ソフトバンクの長谷川勇也外野手が引退会見後に、2011年のCS名シーンの舞台裏を「引退なので最後に」と明かした。
当時は1位・ソフトバンクと3位・西武がファイナルステージで激突。ソフトバンクの8年ぶりの日本シリーズ進出がかかっていた第3戦だった。試合は杉内(現・巨人コーチ)と涌井(現・楽天)の両先発の意地の投げ合い。9回を終えて0―0だった。
延長10回に杉内が1点を失ったが、その裏の二死二塁で涌井から起死回生の同点適時打を放ったのが長谷川だった。両先発ともが失点の悔しさにマウンドで涙した名勝負だった。長谷川は延長12回に試合を決めるサヨナラ打も放った。
現役生活で印象に残る1本として挙げた会心の一打。「今でも何であの場面で涌井投手のあんな素晴らしいボールを打つことができたのか分からないですね」。しかも、驚くべきことに当時、肩を骨折していたという。

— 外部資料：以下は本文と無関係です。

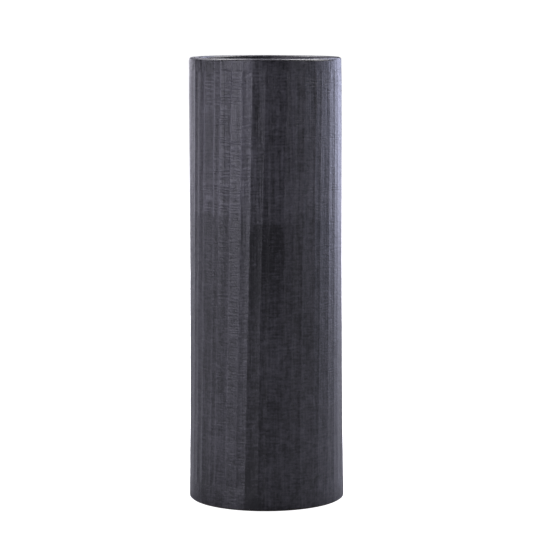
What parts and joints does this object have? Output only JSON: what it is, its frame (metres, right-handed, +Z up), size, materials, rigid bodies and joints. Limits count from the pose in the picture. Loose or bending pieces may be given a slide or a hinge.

「フェニックスリーグでの調整かな。ダイビングキャッチして、変な音がして、そこから箸が持てなくなって…」
レギュラーとしての意地があり耐えてきたが、いよいよ限界が訪れ、翌日には秋山監督(当時)にギブアップを伝えようと考えていた。そんな中での劇的一打だった。
「腹くくってやってたんですけど、今日で終わらないと明日ないなと思って。火事場のクソ力じゃないですけど、今考えても説明できないような打席でした」
鷹の打撃職人は笑みを浮かべ、感慨深く振り返っていた。